The leap from twitter or Goodreads pushback against negative reviews to offline, IRL stalking of a so-called “bully” blogger (just to be clear, I think this is an appalling misuse of the term “bully”) is in some ways just an extreme (and illegal) extension of the misguided notion that when you put a product in the marketplace it’s somehow OK for you, as the seller of that product, to confront and harass consumers of your product into liking it, using it, and talking about it, only in ways acceptable to you. Were these authors who want to call reviewers and bloggers “bullies” all just overly helicopter-parented and endlessly “good job!!”-ed?? The behavior enshrined in the author’s memoir last week really does speak to me in some way of arrested development, though I hesitate to use such terms since I am so far from an expert in psychology.

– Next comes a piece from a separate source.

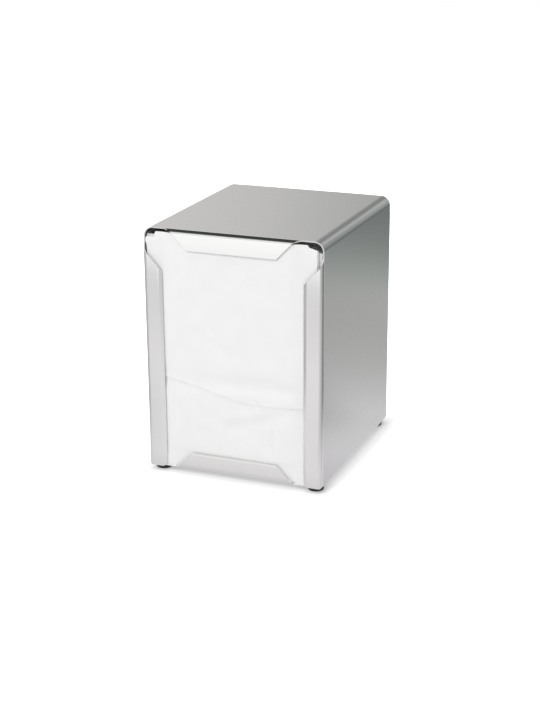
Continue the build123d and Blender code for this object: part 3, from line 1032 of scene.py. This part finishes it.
def paper_in_metal(tree, where, axes):
    """A painted reflection: in place of the paper, metal mirrors a glow whose brightness follows y,
    and away from the object it is also toned by the bearing from the front."""
    along = add_node(
        tree,
        "ShaderNodeMapRange",
        {"From Min": -0.6, "From Max": 0.6, "To Min": 0.0, "To Max": 1.0},
        Value=(axes, "Y"),
    )
    # Painted reflection: lighter and darker bands along y, mirrored in the metal.
    shade = add_node(
        tree,
        "ShaderNodeValToRGB",
        stops=[
            (0.0, "#FFFFFF"),
            (0.09, "#FFFFFF"),
            (0.114, "#C9C7C9"),
            (0.15, "#CCCACC"),
            (0.2, "#D5D3D5"),
            (0.3, "#DEDCDE"),
            (0.37, "#DAD8DA"),
            (0.43, "#DBD9DB"),
            (0.449, "#CAC8CA"),
            (0.5, "#DCDADC"),
            (0.56, "#DAD9DA"),
            (0.63, "#BEBEBD"),
            (0.7, "#B4B4B3"),
            (0.76, "#B9BAB7"),
            (0.81, "#AAAFAC"),
            (0.87, "#8A908D"),
            (1.0, "#727875"),
        ],
        Fac=along,
    )
    ahead = add_node(tree, "ShaderNodeMath", {"operation": "MULTIPLY", 1: -1.0}, i0=(axes, "Y"))
    # Painted reflection: lighter and darker by the bearing from the front.
    aside = add_node(
        tree,
        "ShaderNodeValToRGB",
        stops=[
            (0.0, "#FFFFFF"),
            (0.24, "#D0D3D0"),
            (0.36, "#D0D3D0"),
            (0.42, "#FFFFFF"),
            (0.53, "#FFFFFF"),
            (0.57, "#ECEAEC"),
            (0.63, "#DCDADC"),
            (0.69, "#C4C2C4"),
            (0.78, "#7F8683"),
            (0.83, "#7F8683"),
            (0.87, "#FFFFFF"),
            (1.0, "#FFFFFF"),
        ],
        Fac=bearing_share(tree, (axes, "X"), ahead),
    )
    radius = add_node(tree, "ShaderNodeVectorMath", {"operation": "LENGTH"}, i0=(where, "Object"))
    away = add_node(
        tree,
        "ShaderNodeMapRange",
        {"From Min": 0.08, "From Max": 0.18, "To Min": 0.0, "To Max": 1.0},
        Value=(radius, "Value"),
    )
    toned = add_node(
        tree,
        "ShaderNodeMix",
        {"data_type": "RGBA", "blend_type": "MULTIPLY"},
        i0=away,
        i6=shade,
        i7=aside,
    )
    return add_node(tree, "ShaderNodeEmission", {"Strength": 1.15}, Color=(toned, 2))


def white_paper():
    """Matt white background paper, which takes the object's shadow. It glows to the camera, and to
    metal it shows a painted reflection in place of itself.
    """
    material, tree = new_material("white_paper_sweep")
    where = add_node(tree, "ShaderNodeTexCoord")
    axes = add_node(tree, "ShaderNodeSeparateXYZ", Vector=(where, "Object"))
    rays = add_node(tree, "ShaderNodeLightPath")
    lit = add_node(tree, "ShaderNodeBsdfDiffuse", {"Color": linear("#F4F4F4")})
    plain = add_node(tree, "ShaderNodeEmission", {"Strength": 0.0})
    glow = add_node(
        tree,
        "ShaderNodeMixShader",
        i0=(rays, "Is Camera Ray"),
        i1=plain,
        i2=paper_glow(tree, axes),
    )
    seen = add_node(tree, "ShaderNodeAddShader", i0=lit, i1=glow)
    chosen = add_node(
        tree,
        "ShaderNodeMixShader",
        i0=(rays, "Is Glossy Ray"),
        i1=seen,
        i2=paper_in_metal(tree, where, axes),
    )
    add_node(tree, "ShaderNodeOutputMaterial", Surface=chosen)
    return material


def build_floor():
    """A square of white paper under the object, 5 m wide."""
    half = 2.5
    mesh = bpy.data.meshes.new("paper_sweep")
    corners = [(-half, -half, 0), (half, -half, 0), (half, half, 0), (-half, half, 0)]
    mesh.from_pydata(corners, [], [(0, 1, 2, 3)])
    mesh.materials.append(white_paper())
    floor = bpy.data.objects.new("paper_sweep", mesh)
    bpy.context.scene.collection.objects.link(floor)


def build_world():
    """A white room to the camera. In metal its walls go from white on the left through a grey gap
    to a light panel and a dark right side, by the bearing from the rear, and its ceiling is light
    but for a dark gap along the left."""
    world = bpy.data.worlds.new("studio")
    bpy.context.scene.world = world
    world.use_nodes = True
    tree = world.node_tree
    tree.nodes.clear()
    where = add_node(tree, "ShaderNodeTexCoord")
    axes = add_node(tree, "ShaderNodeSeparateXYZ", Vector=(where, "Generated"))
    rays = add_node(tree, "ShaderNodeLightPath")
    walls = add_node(
        tree,
        "ShaderNodeValToRGB",
        stops=[
            (0.0, "#F2F2F1"),
            (0.3, "#F0F0EE"),
            (0.425, "#EAE8E6"),
            (0.44, "#DCDBD9"),
            (0.452, "#BDBDBB"),
            (0.475, "#949594"),
            (0.5, "#868886"),
            (0.522, "#8E918F"),
            (0.537, "#DCDEDC"),
            (0.547, "#F4F4F2"),
            (0.557, "#B0B2B0"),
            (0.566, "#868C8A"),
            (0.62, "#7C8380"),
            (0.75, "#DADAD8"),
            (1.0, "#F2F2F1"),
        ],
        Fac=bearing_share(tree, (axes, "X"), (axes, "Y")),
    )
    gap = add_node(
        tree,
        "ShaderNodeMapRange",
        {"From Min": -1.0, "From Max": 1.0, "To Min": 0.0, "To Max": 1.0},
        Value=(axes, "X"),
    )
    ceiling = add_node(
        tree,
        "ShaderNodeValToRGB",
        stops=[(0.2, "#C6C9C7"), (0.27, "#333936"), (0.38, "#333936"), (0.46, "#C6C9C7")],
        Fac=gap,
    )
    rise = add_node(
        tree,
        "ShaderNodeMapRange",
        {"From Min": 0.48, "From Max": 0.7, "To Min": 0.0, "To Max": 1.0},
        Value=(axes, "Z"),
    )
    room = add_node(
        tree, "ShaderNodeMix", {"data_type": "RGBA"}, i0=rise, i6=walls, i7=ceiling
    )
    mirrored = add_node(tree, "ShaderNodeBackground", {"Strength": 1.0}, Color=(room, 2))
    seen = add_node(tree, "ShaderNodeBackground", {"Color": linear("#FFFFFF"), "Strength": 1.0})
    fill = add_node(tree, "ShaderNodeBackground", {"Color": linear("#FFFFFF"), "Strength": 0.54})
    other = add_node(
        tree, "ShaderNodeMixShader", i0=(rays, "Is Glossy Ray"), i1=fill, i2=mirrored
    )
    chosen = add_node(tree, "ShaderNodeMixShader", i0=(rays, "Is Camera Ray"), i1=other, i2=seen)
    add_node(tree, "ShaderNodeOutputWorld", Surface=chosen)


def add_softbox(name, place, target, width, height, power):
    """A rectangular softbox that faces its target. Metal mirrors the room in its place."""
    lamp = bpy.data.lights.new(name, "AREA")
    lamp.shape = "RECTANGLE"
    lamp.size, lamp.size_y = width, height
    lamp.energy = power
    box = bpy.data.objects.new(name, lamp)
    bpy.context.scene.collection.objects.link(box)
    box.location = place
    box.rotation_euler = (Vector(target) - Vector(place)).to_track_quat("-Z", "Y").to_euler()
    box.visible_glossy = False


def build_camera():
    """The photograph's view: a fitted turn, tilt and roll about a point near the body's middle."""
    turn, tilt, roll = math.radians(21.75), math.radians(18.96), math.radians(-0.4)
    aim = Vector((-0.0015, 0, 0.0531))
    distance = 0.8911
    focus_in_pixels, picture_height, sensor = 1517.9, 720, 36
    back = Vector(
        (
            math.sin(turn) * math.cos(tilt),
            -math.cos(turn) * math.cos(tilt),
            math.sin(tilt),
        )
    )
    right = (-back).cross(Vector((0, 0, 1))).normalized()
    up = right.cross(-back)
    right, up = (
        right * math.cos(roll) + up * math.sin(roll),
        up * math.cos(roll) - right * math.sin(roll),
    )
    data = bpy.data.cameras.new("camera")
    data.sensor_width = sensor
    data.lens = focus_in_pixels * sensor / picture_height
    camera = bpy.data.objects.new("camera", data)
    bpy.context.scene.collection.objects.link(camera)
    turned_axes = Matrix((right, up, back)).transposed().to_4x4()
    camera.matrix_world = Matrix.Translation(aim + back * distance) @ turned_axes
    bpy.context.scene.camera = camera


build_casing()
build_feet()
build_springs()
build_napkins()
dress_cad_nodes()
build_floor()
build_world()
add_softbox("key_softbox", (-0.45, -1.5, 1.54), (0, 0, 0.07), 1.05, 0.9, 17.0)
add_softbox("top_softbox", (0.1, 0.1, 1.5), (0, 0, 0.05), 1.2, 1.2, 5)
build_camera()
bpy.context.scene.view_settings.view_transform = "Standard"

The other way to look at the episode, and in particular to look at the case of a serious print and online media outlet that has legitimized the voice of a self-admitted obsessed reader-stalking author and given her a platform for her self-absorbed complaints about the online “bullies” and trolls of Goodreads and other book forums, is to frame it in the concise and terrifically apt words of Danielle Binks, on the writers/writing site Kill Your Darlings, as a case of “privilege feeding narcissim.”  And this is the element which I find so insidious and odious that it’s pushed me to stick my toe in the water of the controversy and join in saying #HaleNo by making this post.

I have other thoughts about author/reader spaces and authorial control of interpretation (yes, Outlander-related, for those who may be reading between these lines…) but will have to save them for another time since starting now, and for about a week (ETA: well, OK, probably longer), I’m not blogging.